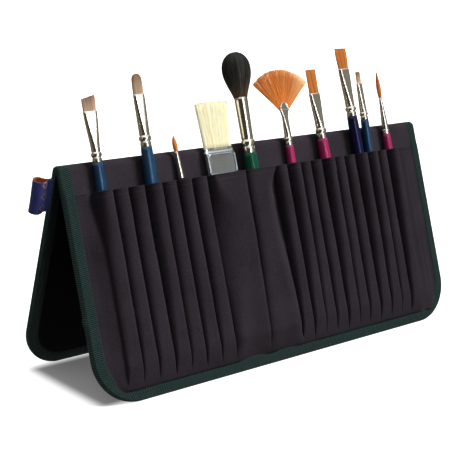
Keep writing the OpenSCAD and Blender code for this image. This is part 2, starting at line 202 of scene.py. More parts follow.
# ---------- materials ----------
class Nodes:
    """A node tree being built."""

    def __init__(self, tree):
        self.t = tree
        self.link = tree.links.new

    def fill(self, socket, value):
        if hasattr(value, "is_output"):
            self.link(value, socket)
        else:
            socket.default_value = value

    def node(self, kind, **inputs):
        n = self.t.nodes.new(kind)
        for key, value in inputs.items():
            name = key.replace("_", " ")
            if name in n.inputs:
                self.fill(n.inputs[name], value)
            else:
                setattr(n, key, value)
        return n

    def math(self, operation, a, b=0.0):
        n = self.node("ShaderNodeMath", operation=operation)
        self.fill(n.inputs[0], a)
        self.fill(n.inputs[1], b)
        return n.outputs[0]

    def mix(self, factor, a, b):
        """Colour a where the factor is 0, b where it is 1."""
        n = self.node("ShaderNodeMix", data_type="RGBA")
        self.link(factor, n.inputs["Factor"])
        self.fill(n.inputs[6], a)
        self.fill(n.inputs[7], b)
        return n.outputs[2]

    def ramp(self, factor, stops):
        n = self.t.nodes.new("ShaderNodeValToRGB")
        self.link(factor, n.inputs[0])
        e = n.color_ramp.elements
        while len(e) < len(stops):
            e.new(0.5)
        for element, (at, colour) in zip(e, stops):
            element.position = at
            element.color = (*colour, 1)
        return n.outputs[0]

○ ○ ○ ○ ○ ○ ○

The required output is the exact run of lines from the beginning of the listing above to the line that contains "socket.default_value = value", inclusive of both.

__ANSWER TO THIS PROBLEM__
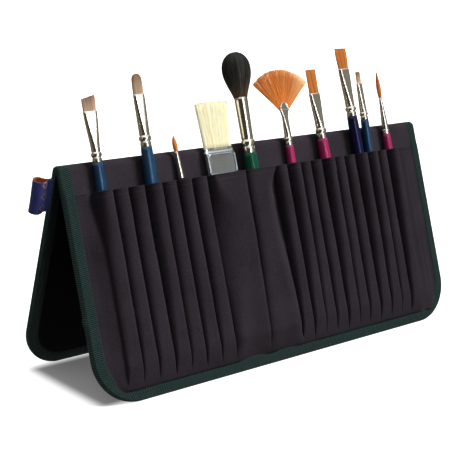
Keep writing the OpenSCAD and Blender code for this image. This is part 2, starting at line 202 of scene.py. More parts follow.
# ---------- materials ----------
class Nodes:
    """A node tree being built."""

    def __init__(self, tree):
        self.t = tree
        self.link = tree.links.new

    def fill(self, socket, value):
        if hasattr(value, "is_output"):
            self.link(value, socket)
        else:
            socket.default_value = value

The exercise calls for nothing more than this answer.